TASK BRIEF
Filter the entries below, keeping every line that has the word "caption".

RECORDS FOR THIS EXERCISE
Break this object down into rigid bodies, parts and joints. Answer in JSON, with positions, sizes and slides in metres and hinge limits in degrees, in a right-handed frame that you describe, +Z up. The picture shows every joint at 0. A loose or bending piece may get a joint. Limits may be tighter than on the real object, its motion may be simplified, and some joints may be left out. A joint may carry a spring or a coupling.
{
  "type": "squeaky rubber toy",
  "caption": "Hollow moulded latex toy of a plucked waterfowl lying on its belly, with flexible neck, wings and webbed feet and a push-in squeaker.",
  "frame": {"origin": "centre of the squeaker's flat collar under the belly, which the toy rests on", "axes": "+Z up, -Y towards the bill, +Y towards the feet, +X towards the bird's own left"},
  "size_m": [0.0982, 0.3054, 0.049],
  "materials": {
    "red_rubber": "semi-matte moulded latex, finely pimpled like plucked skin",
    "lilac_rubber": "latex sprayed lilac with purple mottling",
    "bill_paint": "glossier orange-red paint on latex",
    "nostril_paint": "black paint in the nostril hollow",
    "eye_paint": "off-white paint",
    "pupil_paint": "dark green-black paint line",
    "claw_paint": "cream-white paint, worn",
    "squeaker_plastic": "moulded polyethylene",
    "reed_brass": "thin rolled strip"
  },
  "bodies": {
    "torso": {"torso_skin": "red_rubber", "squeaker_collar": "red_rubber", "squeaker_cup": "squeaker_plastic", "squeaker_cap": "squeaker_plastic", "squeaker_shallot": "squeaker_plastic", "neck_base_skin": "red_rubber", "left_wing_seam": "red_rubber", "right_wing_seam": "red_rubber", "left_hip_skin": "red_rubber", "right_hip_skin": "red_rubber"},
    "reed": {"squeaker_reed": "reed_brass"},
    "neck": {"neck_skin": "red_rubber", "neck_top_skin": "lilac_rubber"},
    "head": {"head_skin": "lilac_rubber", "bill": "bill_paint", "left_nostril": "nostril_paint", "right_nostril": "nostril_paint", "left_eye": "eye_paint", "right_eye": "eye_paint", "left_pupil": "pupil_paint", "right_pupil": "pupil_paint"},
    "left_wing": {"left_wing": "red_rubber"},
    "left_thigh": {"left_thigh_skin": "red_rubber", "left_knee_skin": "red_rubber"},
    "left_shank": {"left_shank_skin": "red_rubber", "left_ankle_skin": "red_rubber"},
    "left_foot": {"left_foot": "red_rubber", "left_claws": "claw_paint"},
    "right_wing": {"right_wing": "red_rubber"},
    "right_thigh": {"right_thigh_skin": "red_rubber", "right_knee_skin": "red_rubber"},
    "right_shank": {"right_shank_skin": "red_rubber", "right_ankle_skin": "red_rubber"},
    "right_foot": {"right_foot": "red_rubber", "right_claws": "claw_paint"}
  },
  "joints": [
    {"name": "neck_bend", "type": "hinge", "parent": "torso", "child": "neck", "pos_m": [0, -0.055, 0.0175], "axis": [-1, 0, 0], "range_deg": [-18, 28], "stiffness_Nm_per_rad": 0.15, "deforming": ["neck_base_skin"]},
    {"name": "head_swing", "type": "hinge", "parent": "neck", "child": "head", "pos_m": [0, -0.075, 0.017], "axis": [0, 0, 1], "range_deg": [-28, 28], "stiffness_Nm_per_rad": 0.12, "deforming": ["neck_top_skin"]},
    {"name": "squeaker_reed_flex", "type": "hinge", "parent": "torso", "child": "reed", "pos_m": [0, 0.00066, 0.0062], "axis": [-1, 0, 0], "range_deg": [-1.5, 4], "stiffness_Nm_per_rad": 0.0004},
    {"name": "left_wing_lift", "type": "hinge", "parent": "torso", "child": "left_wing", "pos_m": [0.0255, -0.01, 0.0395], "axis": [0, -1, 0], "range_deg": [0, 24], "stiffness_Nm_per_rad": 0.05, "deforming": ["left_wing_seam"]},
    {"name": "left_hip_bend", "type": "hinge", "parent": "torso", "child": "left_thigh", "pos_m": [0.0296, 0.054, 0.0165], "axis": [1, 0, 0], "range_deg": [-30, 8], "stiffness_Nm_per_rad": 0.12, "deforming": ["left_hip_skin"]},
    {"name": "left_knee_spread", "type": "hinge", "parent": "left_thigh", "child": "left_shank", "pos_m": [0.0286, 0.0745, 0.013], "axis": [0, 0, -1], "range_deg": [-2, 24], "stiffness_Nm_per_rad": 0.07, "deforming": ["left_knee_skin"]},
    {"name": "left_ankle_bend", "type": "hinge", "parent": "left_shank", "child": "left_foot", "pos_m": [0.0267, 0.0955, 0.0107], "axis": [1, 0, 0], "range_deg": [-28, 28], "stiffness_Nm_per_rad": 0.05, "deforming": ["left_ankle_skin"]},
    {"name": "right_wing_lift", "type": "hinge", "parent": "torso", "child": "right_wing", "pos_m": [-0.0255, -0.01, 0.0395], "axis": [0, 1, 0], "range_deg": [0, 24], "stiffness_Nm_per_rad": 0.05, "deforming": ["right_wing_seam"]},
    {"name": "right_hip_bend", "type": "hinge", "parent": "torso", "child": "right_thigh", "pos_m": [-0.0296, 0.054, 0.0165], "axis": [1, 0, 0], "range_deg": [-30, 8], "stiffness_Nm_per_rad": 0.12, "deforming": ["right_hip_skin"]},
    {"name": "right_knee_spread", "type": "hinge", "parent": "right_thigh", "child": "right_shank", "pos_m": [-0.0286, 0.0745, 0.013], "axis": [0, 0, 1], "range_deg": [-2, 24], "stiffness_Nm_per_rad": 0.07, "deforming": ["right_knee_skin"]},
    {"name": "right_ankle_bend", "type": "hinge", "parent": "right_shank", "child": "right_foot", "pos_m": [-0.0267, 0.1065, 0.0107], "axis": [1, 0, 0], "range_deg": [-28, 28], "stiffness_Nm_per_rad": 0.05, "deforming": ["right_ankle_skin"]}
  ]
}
...
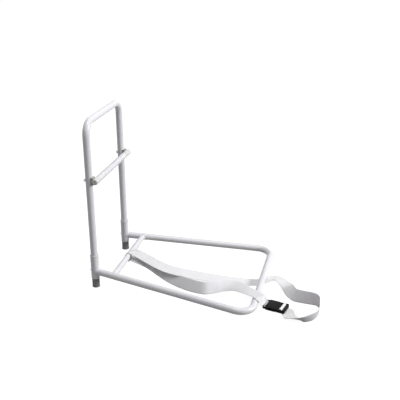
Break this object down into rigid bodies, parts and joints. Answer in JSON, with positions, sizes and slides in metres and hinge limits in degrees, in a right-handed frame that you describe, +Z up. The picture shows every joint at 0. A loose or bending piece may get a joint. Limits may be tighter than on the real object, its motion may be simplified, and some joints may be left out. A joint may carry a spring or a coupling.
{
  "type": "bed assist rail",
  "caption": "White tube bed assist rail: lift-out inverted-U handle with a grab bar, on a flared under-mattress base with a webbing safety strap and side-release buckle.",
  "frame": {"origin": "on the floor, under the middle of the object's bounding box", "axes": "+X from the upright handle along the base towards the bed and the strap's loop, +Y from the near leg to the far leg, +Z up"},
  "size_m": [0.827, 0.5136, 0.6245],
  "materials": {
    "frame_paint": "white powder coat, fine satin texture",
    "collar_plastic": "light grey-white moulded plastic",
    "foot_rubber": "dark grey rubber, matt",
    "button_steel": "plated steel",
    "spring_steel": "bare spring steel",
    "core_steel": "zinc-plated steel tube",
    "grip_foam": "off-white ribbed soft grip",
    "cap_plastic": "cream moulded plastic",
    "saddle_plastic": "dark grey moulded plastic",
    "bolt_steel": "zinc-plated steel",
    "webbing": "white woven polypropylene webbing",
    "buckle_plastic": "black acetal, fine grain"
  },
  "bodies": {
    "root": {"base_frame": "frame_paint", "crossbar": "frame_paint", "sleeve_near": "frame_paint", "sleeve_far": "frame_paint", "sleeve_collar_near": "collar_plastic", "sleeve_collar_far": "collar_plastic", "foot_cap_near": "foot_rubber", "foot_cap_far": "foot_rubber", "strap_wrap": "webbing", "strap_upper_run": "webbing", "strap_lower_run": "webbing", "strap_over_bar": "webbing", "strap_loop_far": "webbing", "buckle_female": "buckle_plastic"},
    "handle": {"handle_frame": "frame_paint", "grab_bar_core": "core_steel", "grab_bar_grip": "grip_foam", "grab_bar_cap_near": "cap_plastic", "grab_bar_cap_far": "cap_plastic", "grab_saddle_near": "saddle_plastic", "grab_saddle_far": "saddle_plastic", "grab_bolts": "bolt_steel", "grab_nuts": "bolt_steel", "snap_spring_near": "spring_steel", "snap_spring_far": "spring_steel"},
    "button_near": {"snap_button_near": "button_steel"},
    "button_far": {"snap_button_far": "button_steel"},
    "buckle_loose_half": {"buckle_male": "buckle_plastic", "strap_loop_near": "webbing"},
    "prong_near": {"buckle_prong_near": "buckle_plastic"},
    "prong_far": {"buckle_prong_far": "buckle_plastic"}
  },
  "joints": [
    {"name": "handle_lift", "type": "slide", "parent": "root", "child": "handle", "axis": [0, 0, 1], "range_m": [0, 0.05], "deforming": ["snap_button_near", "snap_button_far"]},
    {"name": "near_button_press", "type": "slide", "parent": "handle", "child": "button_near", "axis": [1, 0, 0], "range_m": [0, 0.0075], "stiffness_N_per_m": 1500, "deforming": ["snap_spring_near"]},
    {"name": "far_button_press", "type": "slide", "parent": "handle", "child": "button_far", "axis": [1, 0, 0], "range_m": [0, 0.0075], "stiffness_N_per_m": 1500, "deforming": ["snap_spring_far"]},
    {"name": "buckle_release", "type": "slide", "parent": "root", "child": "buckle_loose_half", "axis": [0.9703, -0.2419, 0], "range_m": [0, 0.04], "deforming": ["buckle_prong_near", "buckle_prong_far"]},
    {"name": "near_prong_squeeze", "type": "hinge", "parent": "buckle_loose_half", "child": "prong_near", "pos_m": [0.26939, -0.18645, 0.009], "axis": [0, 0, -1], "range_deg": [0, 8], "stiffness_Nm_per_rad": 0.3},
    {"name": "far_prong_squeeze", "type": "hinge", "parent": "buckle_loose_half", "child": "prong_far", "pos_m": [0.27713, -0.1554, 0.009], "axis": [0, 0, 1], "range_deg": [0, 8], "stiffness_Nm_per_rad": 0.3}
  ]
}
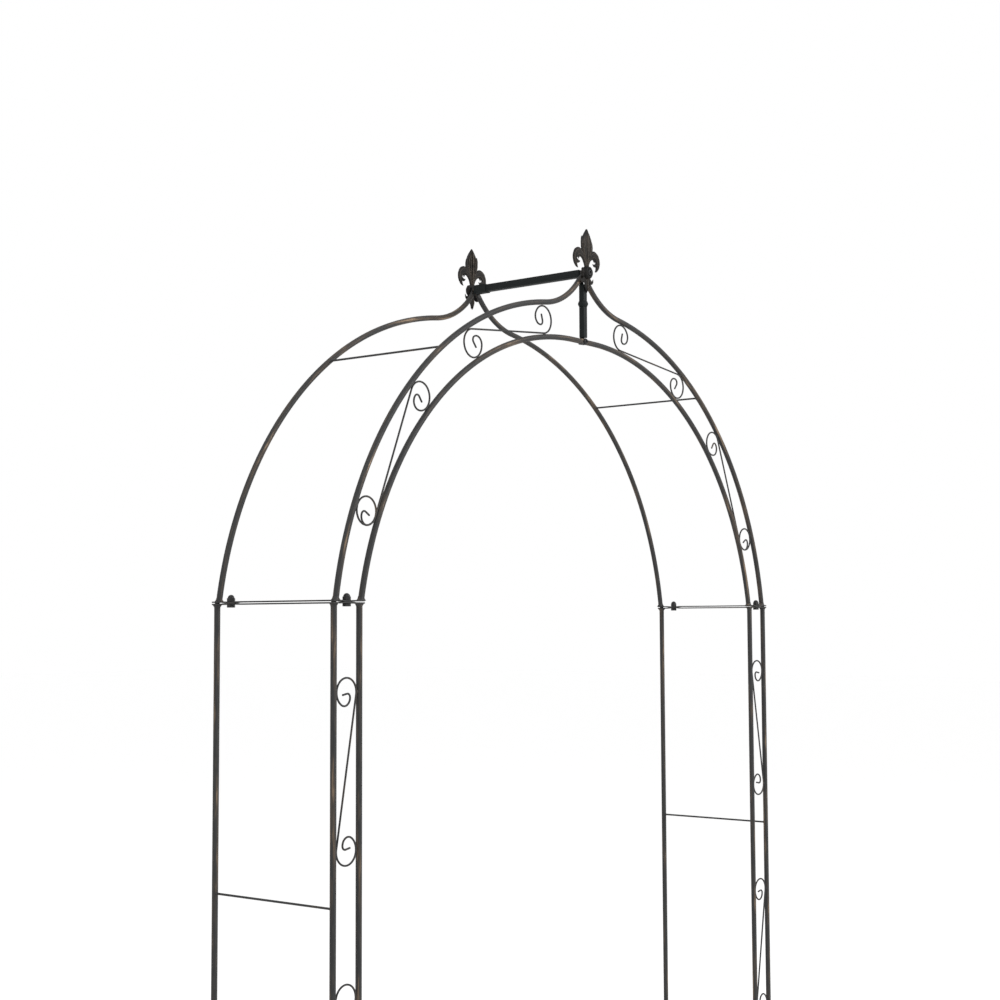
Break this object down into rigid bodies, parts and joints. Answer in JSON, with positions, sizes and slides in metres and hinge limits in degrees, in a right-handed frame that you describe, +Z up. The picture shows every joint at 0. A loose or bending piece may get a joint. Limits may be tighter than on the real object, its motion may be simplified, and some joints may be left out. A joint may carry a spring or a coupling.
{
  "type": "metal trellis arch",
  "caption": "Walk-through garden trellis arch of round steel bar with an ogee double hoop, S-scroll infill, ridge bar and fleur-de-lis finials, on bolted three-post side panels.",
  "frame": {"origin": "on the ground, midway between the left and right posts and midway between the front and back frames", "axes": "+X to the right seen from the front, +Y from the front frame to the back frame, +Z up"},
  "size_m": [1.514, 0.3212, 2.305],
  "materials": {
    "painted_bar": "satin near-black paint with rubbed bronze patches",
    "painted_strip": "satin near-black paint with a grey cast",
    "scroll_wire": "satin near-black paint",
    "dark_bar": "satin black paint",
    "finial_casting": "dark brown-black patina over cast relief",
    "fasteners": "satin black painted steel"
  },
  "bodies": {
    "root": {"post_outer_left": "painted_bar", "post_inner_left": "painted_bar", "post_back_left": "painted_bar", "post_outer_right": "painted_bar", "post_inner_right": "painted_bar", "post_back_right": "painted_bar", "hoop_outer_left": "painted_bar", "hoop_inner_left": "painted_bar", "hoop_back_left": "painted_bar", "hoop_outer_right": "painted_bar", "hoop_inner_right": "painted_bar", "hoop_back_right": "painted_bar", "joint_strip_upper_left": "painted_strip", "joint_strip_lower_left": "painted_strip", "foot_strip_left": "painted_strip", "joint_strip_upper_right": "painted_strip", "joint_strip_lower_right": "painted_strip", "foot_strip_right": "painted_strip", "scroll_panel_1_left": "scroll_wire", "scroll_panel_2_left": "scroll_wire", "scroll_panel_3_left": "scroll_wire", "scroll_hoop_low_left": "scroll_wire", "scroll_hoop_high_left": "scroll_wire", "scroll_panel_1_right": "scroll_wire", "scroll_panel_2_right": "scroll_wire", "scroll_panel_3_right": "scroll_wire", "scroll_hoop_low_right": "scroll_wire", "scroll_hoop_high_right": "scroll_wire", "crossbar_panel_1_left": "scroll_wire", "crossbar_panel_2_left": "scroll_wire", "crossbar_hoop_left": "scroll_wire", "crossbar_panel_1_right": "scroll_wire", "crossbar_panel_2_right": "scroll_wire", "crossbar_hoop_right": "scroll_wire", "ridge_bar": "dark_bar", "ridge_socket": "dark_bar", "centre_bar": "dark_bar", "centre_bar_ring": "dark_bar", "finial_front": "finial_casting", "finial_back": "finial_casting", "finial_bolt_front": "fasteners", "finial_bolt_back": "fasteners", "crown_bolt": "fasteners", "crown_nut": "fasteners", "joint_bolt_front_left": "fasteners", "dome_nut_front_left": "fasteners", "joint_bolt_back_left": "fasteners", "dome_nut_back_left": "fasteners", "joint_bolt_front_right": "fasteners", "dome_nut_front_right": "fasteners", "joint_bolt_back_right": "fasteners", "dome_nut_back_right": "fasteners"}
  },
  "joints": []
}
...
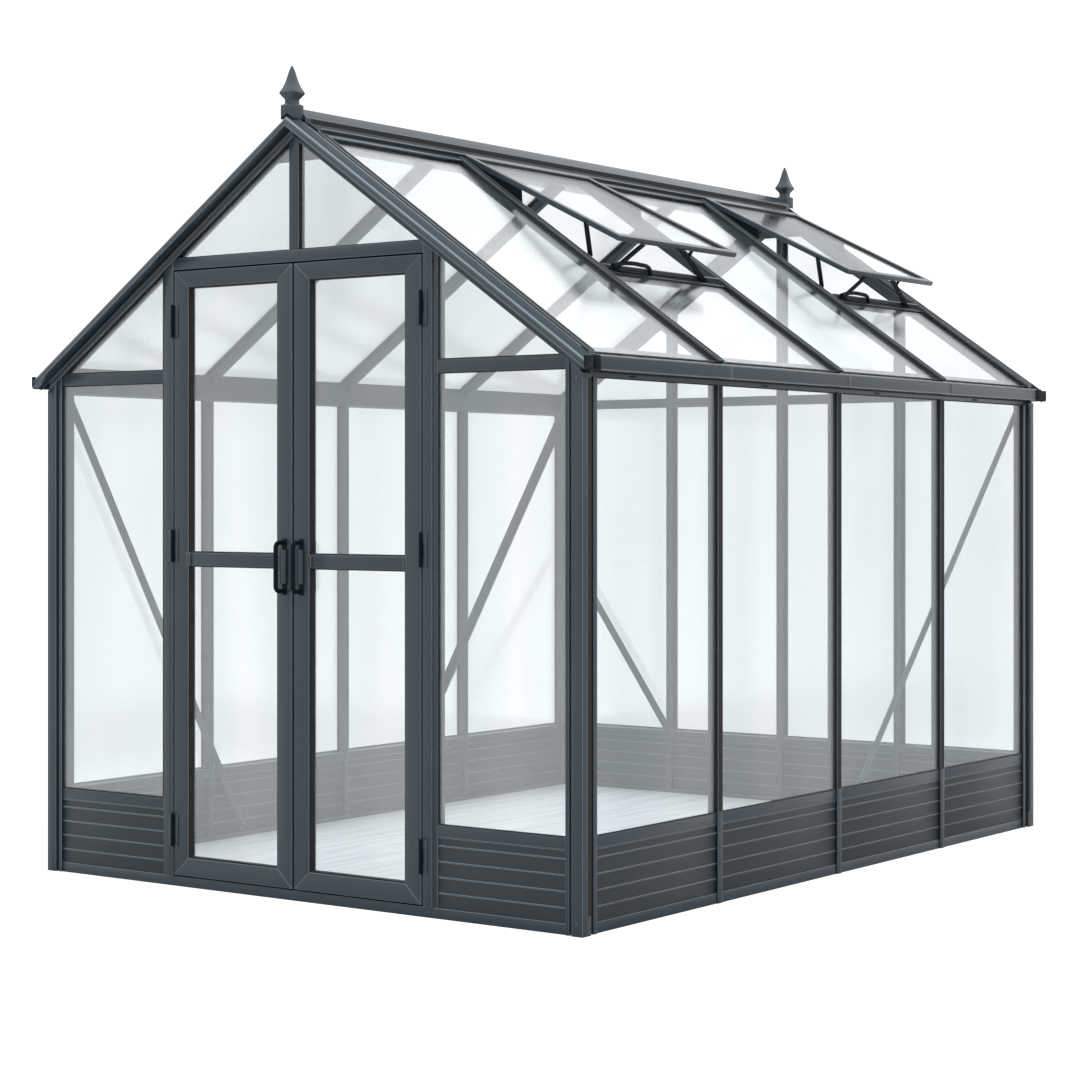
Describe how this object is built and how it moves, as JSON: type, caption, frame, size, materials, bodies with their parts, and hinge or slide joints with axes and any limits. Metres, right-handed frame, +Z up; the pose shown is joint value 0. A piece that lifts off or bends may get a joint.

OUTPUT BELOW
  "caption": "Hollow moulded latex toy of a plucked waterfowl lying on its belly, with flexible neck, wings and webbed feet and a push-in squeaker.",
  "caption": "White tube bed assist rail: lift-out inverted-U handle with a grab bar, on a flared under-mattress base with a webbing safety strap and side-release buckle.",
  "caption": "Walk-through garden trellis arch of round steel bar with an ogee double hoop, S-scroll infill, ridge bar and fleur-de-lis finials, on bolted three-post side panels.",
Describe how this object is built and how it moves, as JSON: type, caption, frame, size, materials, bodies with their parts, and hinge or slide joints with axes and any limits. Metres, right-handed frame, +Z up; the pose shown is joint value 0. A piece that lifts off or bends may get a joint.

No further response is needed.